## GOAL
Each entry must be reproduced precisely as it stands.

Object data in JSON

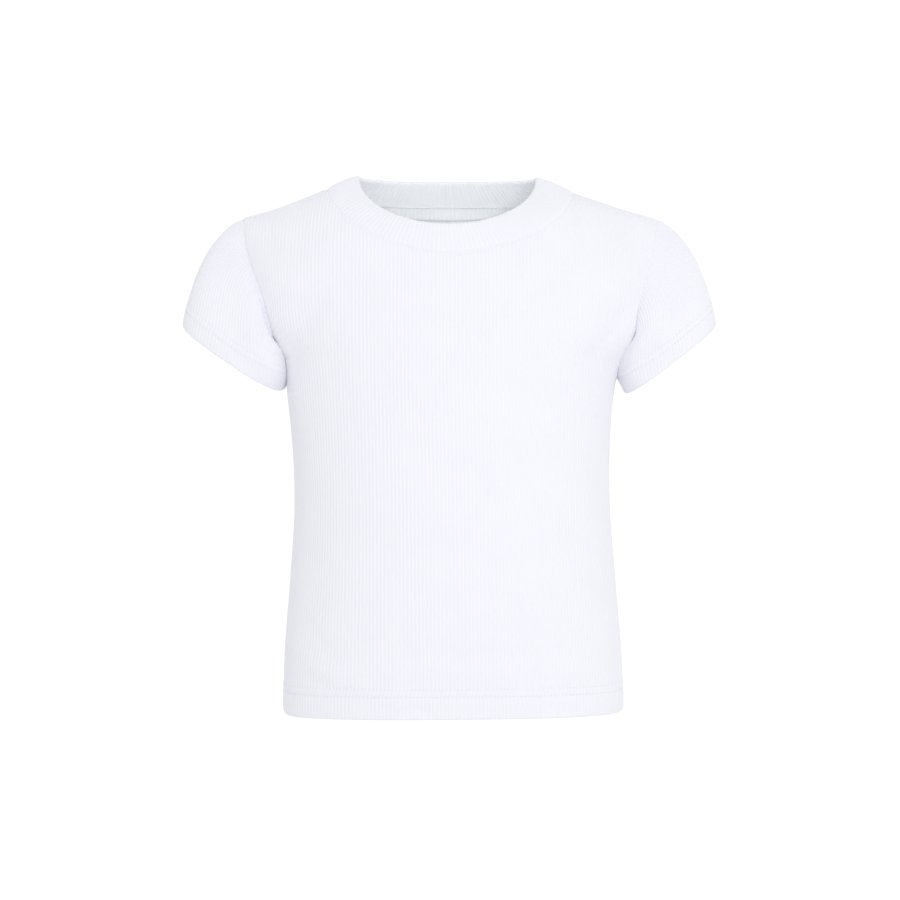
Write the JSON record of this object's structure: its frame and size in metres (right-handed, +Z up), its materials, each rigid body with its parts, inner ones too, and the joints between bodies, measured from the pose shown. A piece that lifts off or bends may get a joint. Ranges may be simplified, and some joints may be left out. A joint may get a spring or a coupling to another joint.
{
  "type": "ribbed t-shirt",
  "caption": "Short-sleeved ribbed t-shirt for a child, filled out as worn, with a round ribbed neckband, set-in sleeves and turned-up hems.",
  "frame": {"origin": "on the centre plane at the height of the neck points, where the shoulder seams meet the neckband, and in the plane of the shoulder seams", "axes": "+Z up; the front faces -Y; +X towards the wearer's left"},
  "size_m": [0.3937, 0.1677, 0.3966],
  "materials": {
    "body_knit": "white cotton rib knit, matt",
    "band_knit": "white cotton rib knit cut double, matt",
    "tape_knit": "white cotton twill-like tape, matt"
  },
  "bodies": {
    "root": {"front_panel": "body_knit", "back_panel": "body_knit", "left_sleeve": "body_knit", "right_sleeve": "body_knit", "neckband": "band_knit", "neck_tape": "tape_knit"}
  },
  "joints": []
}
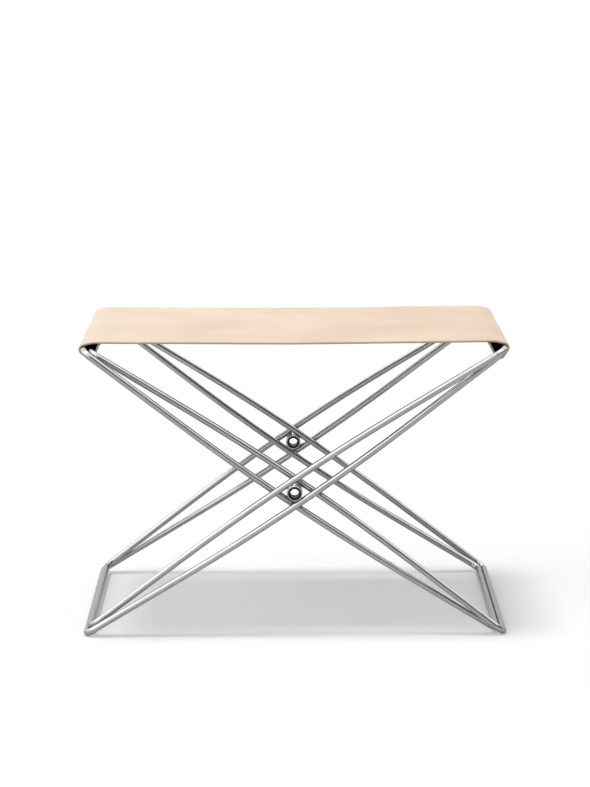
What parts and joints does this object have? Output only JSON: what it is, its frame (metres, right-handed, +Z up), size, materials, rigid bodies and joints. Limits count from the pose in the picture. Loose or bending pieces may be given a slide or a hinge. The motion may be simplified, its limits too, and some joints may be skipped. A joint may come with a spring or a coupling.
{
  "type": "folding stool",
  "caption": "Folding X frame stool: crossed frames of nested bent steel rod loops on hollow side pivots, with a thick leather seat strap wrapped round the top bars.",
  "frame": {"origin": "on the floor, under the middle of the seat", "axes": "+X along the stool from bar to bar, +Y from front to back along the pivots, +Z up"},
  "size_m": [0.57, 0.4526, 0.3927],
  "materials": {
    "steel_rod": "satin brushed stainless steel rod",
    "steel_ring": "turned stainless steel ring",
    "black_sleeve": "smooth black bearing plastic",
    "natural_leather": "pale vegetable tanned leather with burnished edges"
  },
  "bodies": {
    "outer_frame": {"outer_frame_upper_loop": "steel_rod", "outer_frame_lower_loop": "steel_rod", "outer_frame_pivot_ring_front": "steel_ring", "outer_frame_pivot_ring_back": "steel_ring", "pivot_sleeve_front": "black_sleeve", "pivot_sleeve_back": "black_sleeve", "pivot_washer_front": "black_sleeve", "pivot_washer_back": "black_sleeve", "leather_seat": "natural_leather"},
    "inner_frame": {"inner_frame_upper_loop": "steel_rod", "inner_frame_lower_loop": "steel_rod", "inner_frame_pivot_ring_front": "steel_ring", "inner_frame_pivot_ring_back": "steel_ring"}
  },
  "joints": [
    {"name": "fold", "type": "hinge", "parent": "outer_frame", "child": "inner_frame", "pos_m": [0, 0, 0.19332], "axis": [0, 1, 0], "range_deg": [0, 100], "deforming": ["leather_seat"]}
  ]
}
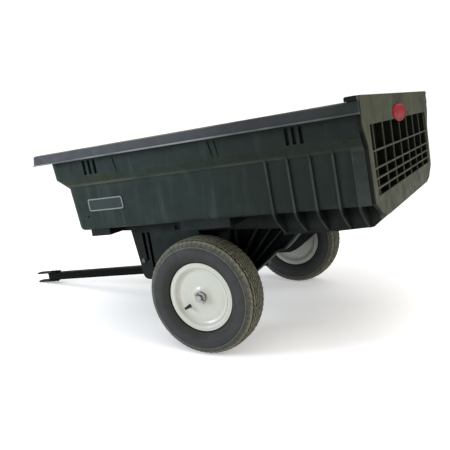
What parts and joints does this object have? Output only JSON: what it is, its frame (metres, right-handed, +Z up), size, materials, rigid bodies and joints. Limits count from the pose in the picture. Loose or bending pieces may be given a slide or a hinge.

## ANSWER TO THE PROBLEM
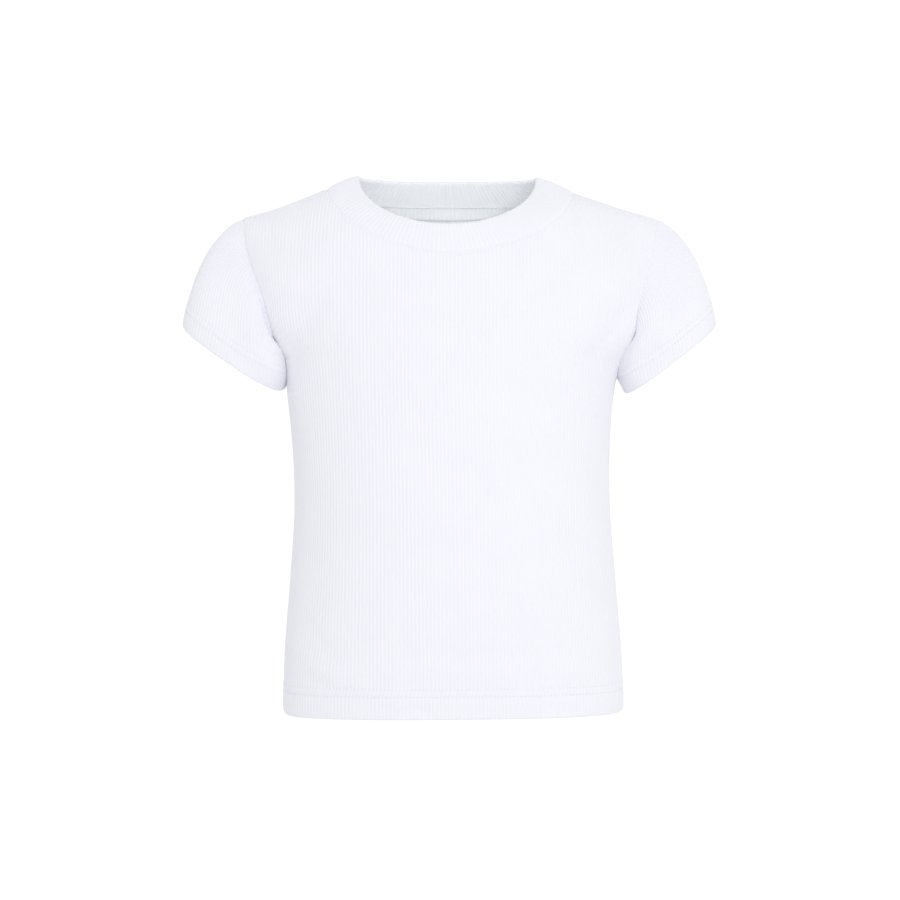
Write the JSON record of this object's structure: its frame and size in metres (right-handed, +Z up), its materials, each rigid body with its parts, inner ones too, and the joints between bodies, measured from the pose shown. A piece that lifts off or bends may get a joint. Ranges may be simplified, and some joints may be left out. A joint may get a spring or a coupling to another joint.
{
  "type": "ribbed t-shirt",
  "caption": "Short-sleeved ribbed t-shirt for a child, filled out as worn, with a round ribbed neckband, set-in sleeves and turned-up hems.",
  "frame": {"origin": "on the centre plane at the height of the neck points, where the shoulder seams meet the neckband, and in the plane of the shoulder seams", "axes": "+Z up; the front faces -Y; +X towards the wearer's left"},
  "size_m": [0.3937, 0.1677, 0.3966],
  "materials": {
    "body_knit": "white cotton rib knit, matt",
    "band_knit": "white cotton rib knit cut double, matt",
    "tape_knit": "white cotton twill-like tape, matt"
  },
  "bodies": {
    "root": {"front_panel": "body_knit", "back_panel": "body_knit", "left_sleeve": "body_knit", "right_sleeve": "body_knit", "neckband": "band_knit", "neck_tape": "tape_knit"}
  },
  "joints": []
}
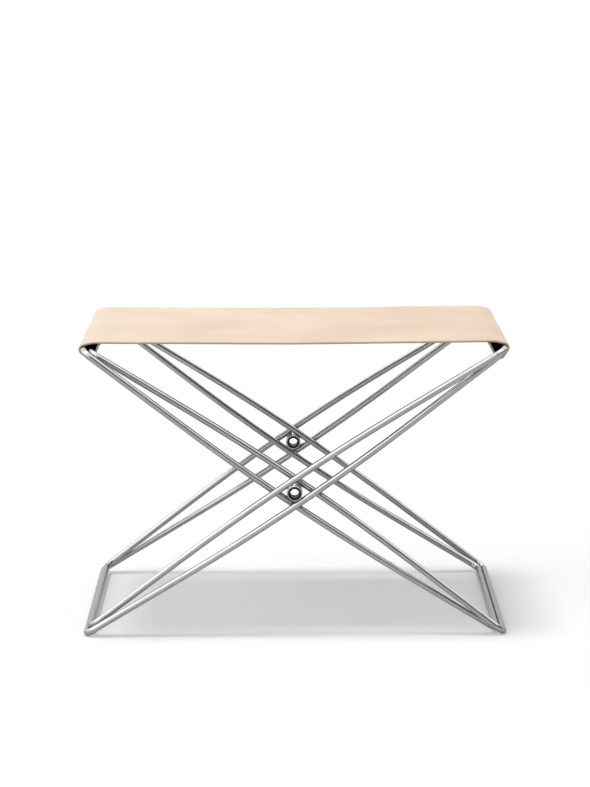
What parts and joints does this object have? Output only JSON: what it is, its frame (metres, right-handed, +Z up), size, materials, rigid bodies and joints. Limits count from the pose in the picture. Loose or bending pieces may be given a slide or a hinge. The motion may be simplified, its limits too, and some joints may be skipped. A joint may come with a spring or a coupling.
{
  "type": "folding stool",
  "caption": "Folding X frame stool: crossed frames of nested bent steel rod loops on hollow side pivots, with a thick leather seat strap wrapped round the top bars.",
  "frame": {"origin": "on the floor, under the middle of the seat", "axes": "+X along the stool from bar to bar, +Y from front to back along the pivots, +Z up"},
  "size_m": [0.57, 0.4526, 0.3927],
  "materials": {
    "steel_rod": "satin brushed stainless steel rod",
    "steel_ring": "turned stainless steel ring",
    "black_sleeve": "smooth black bearing plastic",
    "natural_leather": "pale vegetable tanned leather with burnished edges"
  },
  "bodies": {
    "outer_frame": {"outer_frame_upper_loop": "steel_rod", "outer_frame_lower_loop": "steel_rod", "outer_frame_pivot_ring_front": "steel_ring", "outer_frame_pivot_ring_back": "steel_ring", "pivot_sleeve_front": "black_sleeve", "pivot_sleeve_back": "black_sleeve", "pivot_washer_front": "black_sleeve", "pivot_washer_back": "black_sleeve", "leather_seat": "natural_leather"},
    "inner_frame": {"inner_frame_upper_loop": "steel_rod", "inner_frame_lower_loop": "steel_rod", "inner_frame_pivot_ring_front": "steel_ring", "inner_frame_pivot_ring_back": "steel_ring"}
  },
  "joints": [
    {"name": "fold", "type": "hinge", "parent": "outer_frame", "child": "inner_frame", "pos_m": [0, 0, 0.19332], "axis": [0, 1, 0], "range_deg": [0, 100], "deforming": ["leather_seat"]}
  ]
}
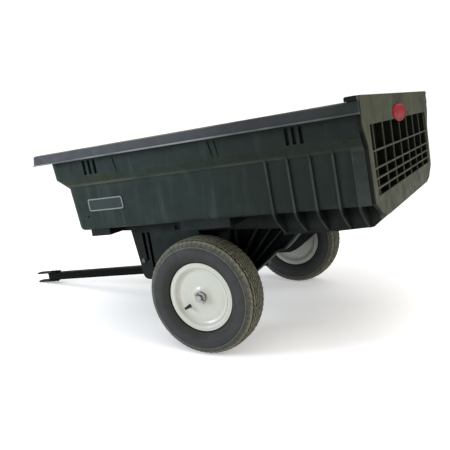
What parts and joints does this object have? Output only JSON: what it is, its frame (metres, right-handed, +Z up), size, materials, rigid bodies and joints. Limits count from the pose in the picture. Loose or bending pieces may be given a slide or a hinge.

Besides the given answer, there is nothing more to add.